O povo brasileiro tem sido surpreendido, a cada 24 horas, com novas denúncias de corrupção, vindas de diversas "fontes", desde cerca de 100 dias atrás, quando a primeira denúncia (a filmagem do funcionário dos Correios recebendo propina e dizendo ser a cobrança feita por obra e graça do Dep. Roberto Jefferson) veio a conhecimento do público pelos órgãos da imprensa.
A mais recente, vinda do dono da empresa que explora comercialmente o restaurante que funciona no prédio da Câmara dos Deputados, veiculada na quinta-feira, dia 8, pela televisão, e pela imprensa escrita, no dia 9, afirma que o Presidente da Câmara, ainda quando era o Secretário-Geral, lhe cobrara propina para manter a licença de exploração do restaurante no prédio. Como justificativa, o denunciante afirma que "não tinha escolha: ou pagava ou não trabalhava".
Pretendo chamar a atenção para duas circunstâncias gravíssimas pelas quais estamos passando, em meio a esse mar de denúncias.
A primeira é a de que os denunciantes vêm a público sem uma prova sequer do que afirmam. E, antes de continuar, entendo importante esclarecer que não pretendo me passar por defensor de quem, de fato, praticou atos de corrupção. Mas, da acusação sem provas à caracterização da culpa, há um caminho a ser percorrido. Ontem, já havia jornalistas na televisão dizendo que, depois do que disse o mais novo denunciante, Severino já estava condenado... sem uma prova sequer!

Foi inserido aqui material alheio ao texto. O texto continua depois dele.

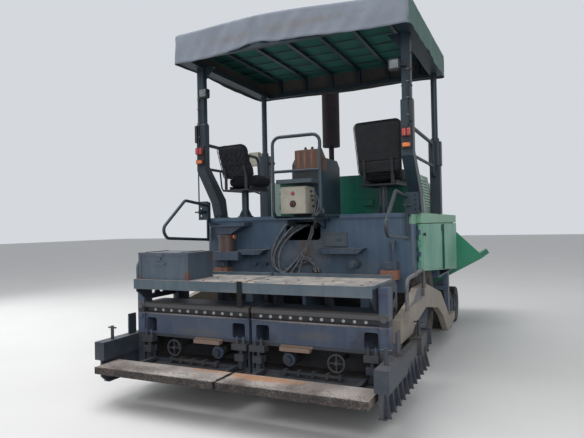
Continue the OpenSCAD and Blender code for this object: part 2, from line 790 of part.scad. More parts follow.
module seat_pads(i) {
  w = pad_w[i] / 2;
  t = back_w[i] / 2;
  h = back_h[i];
  color(vinyl) at_seat(i) {
    translate([0, 0, seat_z]) linear_extrude(120)
      rounded([-w, back_y[i] + 105], [w, pad_y1[i]], 50);
    translate([0, back_y[i], seat_z + back_hold_z]) rotate([90 + back_lean[i], 0, 0]) mirror([0, 0, 1])
      linear_extrude(80) hull() {
        translate([-t + 60, h - back_low[i] - 60]) circle(60);
        translate([t - 60, h - back_low[i] - 60]) circle(60);
        translate([-t + 75, 40 - back_low[i]]) circle(40);
        translate([t - 75, 40 - back_low[i]]) circle(40);
      }
  }
}

// Hopper between the wings
wing_axis_x = hopper_half_w + 30;
wing_axis_z = 610;
wing_y0 = 1610;
wing_y1 = hopper_front_y - 10;
wing_barrel_r = 28;
wing_root = 36;
wing_t = 25;
module hopper_body() {
  color(hull_grey) {
    span([-hopper_half_w, frame_front_y, frame_low_z],
      [hopper_half_w, hopper_front_y, tunnel_z]);
    both_sides() difference() {
      union() {
        span([hopper_half_w - frame_t, frame_front_y, frame_low_z - 80],
          [hopper_half_w, hopper_front_y, 560]);
        for (y = wing_lug_y) {
          span([hopper_half_w - 30, y, 500], [wing_axis_x, y + 60, wing_axis_z]);
          bar_y(wing_barrel_r, y, y + 60, wing_axis_x, wing_axis_z);
        }
      }
      bar_y(15 + fit, wing_y0, hopper_front_y + 1, wing_axis_x, wing_axis_z);
    }
  }
}

wing_lug_y = [1680, 2250, 2850];

// Conveyor slats on their chains, one band in each tunnel
slat_pitch = 220;
module conveyor() {
  y0 = frame_rear_y - 60;
  y1 = hopper_front_y - 60;
  z = tunnel_z + seat;
  color(steel) both_sides() {
    x0 = auger_case_w + 10;
    x1 = tunnel_x1 - clear;
    for (x = [x0 + 20, x1 - 54]) span([x, y0, z], [x + 34, y1, z + 22]);
    for (y = [y0 : slat_pitch : y1 - 40]) span([x0, y, z], [x1, y + 36, z + 30]);
  }
}

// Hopper wing for the right side, opened
module wing() {
  far = [wing_w * cos(wing_slope), wing_w * sin(wing_slope)];
  up = wing_t * [-sin(wing_slope), cos(wing_slope)];
  a = [wing_axis_x, wing_axis_z];
  root = a + wing_root * [cos(wing_slope), sin(wing_slope)];
  color("#2b8f6b") {
    plate_xz([root, a + far, a + far + up, root + up], wing_y0, wing_y1);
    plate_xz([root, a + [540, 310], a + far + [-20, -30], a + far + up, a + [510, 860]],
      wing_y0, wing_y0 + wing_t);
    for (y = [wing_y0, 2050, 2500, wing_y1 - 20])
      plate_xz([root, a + far, a + far - up * 3, a + [80, 0]], y, y + 20);
    for (y = wing_lug_y) {
      bar_y(15, y - 40, y + 100, wing_axis_x, wing_axis_z);
      for (e = [y - 40, y + 60 + seat]) {
        bar_y(wing_barrel_r, e, e + 40 - seat, wing_axis_x, wing_axis_z);
        plate_xz([a, a + [15, -15], a + [90, 40], a + [60, 60]], e, e + 40 - seat);
      }
    }
  }
}

// Beam across the front that carries the push rollers
push_y = 3100;
push_z = 480;
roller_x0 = 110;
beam_y1 = hopper_front_y + 60;
// Lashing eyes at the ends of the beam
eye_x = 790;
eye_t = 24;
eye_r = 22;
eye_y = beam_y1 + 38;
eye_z = 460;
module push_beam() {
  color(hull_grey) {
    span([-850, hopper_front_y, 340], [850, beam_y1, 600]);
    both_sides() difference() {
      span([eye_x, beam_y1, eye_z - 50], [eye_x + eye_t, beam_y1 + 75, eye_z + 50]);
      bar_x(eye_r, eye_x - 1, eye_x + eye_t + 1, eye_y, eye_z);
    }
    both_sides() for (x = [roller_x0 - clear - 24, roller_x0 + push_roller_len + clear])
      difference() {
        span([x, beam_y1, push_z - 50], [x + 24, push_y + 50, push_z + 50]);
        bar_x(20 + fit, x - 1, x + 25, push_y, push_z);
      }
  }
}

module push_roller(side) {
  color(steel) on_side(side) {
    bar_x(push_roller_r, roller_x0, roller_x0 + push_roller_len, push_y, push_z);
    bar_x(20, roller_x0 - clear - 24, roller_x0 + push_roller_len + clear + 24, push_y, push_z);
  }
}

// Front bogies, knuckles and wheels
king_x = frame_half_w + 60;
king_r = 25;
fork_low_z = 175;
fork_top_z = 400;
fork_t = 25;
fork_r = 44;
front_wheel_x0 = king_x + 52;
spindle_r = 40;
function wheel_y(end) = bogie_y + end * bogie_pitch / 2;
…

Caso se entenda o contrário, basta que amanhã alguma pessoa mal intencionada em relação a qualquer indivíduo (não necessariamente um político... de qualquer profissão!) resolva ir à imprensa e denunciar fatos que nunca aconteceram para que alguém seja considerado culpado, perca o emprego, ou os clientes... Isso pode acontecer a qualquer um!
A onda de denuncismo é perigosa, e pode atingir pessoas que nunca fizeram por onde serem chamadas de criminosas. Basta que "um bom artista" apareça perante a mídia e faça o seu show bem feito. Deve-se, sim, promover a mais profunda e eficaz investigação, e descobrir as provas que incriminem os que insistem em sujar de lama a política e de resto todas as relações que envolvem o Poder Público e os particulares, punindo-os de forma exemplar. Mas precisamos - inclusive os órgãos de imprensa - cuidar de não condenar os "denunciados" antes que as provas o façam.
A segunda grave circunstância é o tratamento dispensado aos denunciantes pela imprensa, e pela opinião pública, em certos casos. Veja-se o exemplo do dono da licença do restaurante e a propina paga, supostamente, ao Dep. Severino e a "justificativa" por ele apresentada: ele confessa que corrompeu (pagou propina) para obter proveito próprio! E fez isso "para poder trabalhar"! Então para poder trabalhar, é preciso pagar propina? Evidentemente que não. E quem paga propina é tão criminoso quanto quem recebe.
No caso, o restaurante é um espaço público (não é do denunciante do momento), dentro da Câmara dos Deputados, e quem o explora (uma empresa, da qual o denunciante de hoje é dono) deve concorrer com outras, num processo denominado licitação, para que vença a que fizer melhor oferta (ao Poder Público, num contrato), e não a que oferecer a maior propina (ao Deputado, "por fora"). Se o dono da empresa que explorava o restaurante quisesse "trabalhar" honestamente, deveria ter participado regularmente da licitação, e não "molhar a mão" de quem quer que seja.
Nunca é demais lembrar que a corrupção, tanto quanto o tráfico de drogas, só existe porque há quem pague pelo "produto". Não haveria corruptos, se não houvesse corruptores. Não haveria tráfico, se não existisse o viciado. A corrupção também vicia, e quem paga pelo vício somos todos nós. O que me faz lembrar que políticos que apareceram como corruptores (pelo fato de abrirem a boca) andam por aí dando entrevistas em programas de televisão (com direito a aplausos efusivos da platéia) e autógrafos em shopping centers...
Ao sofrido povo brasileiro cumpre abrir os olhos e analisar, com bastante cautela e crítica, as aparições desses "denunciantes" e lembrar que muitos dos que estão aí, e precisam ser extirpados do Poder, fomos nós mesmos que elegemos. O voto é a principal arma contra a corrupção e a falta de ética na política. Mas também pode ser uma arma contra nós, se não soubermos usar com inteligência e cuidado.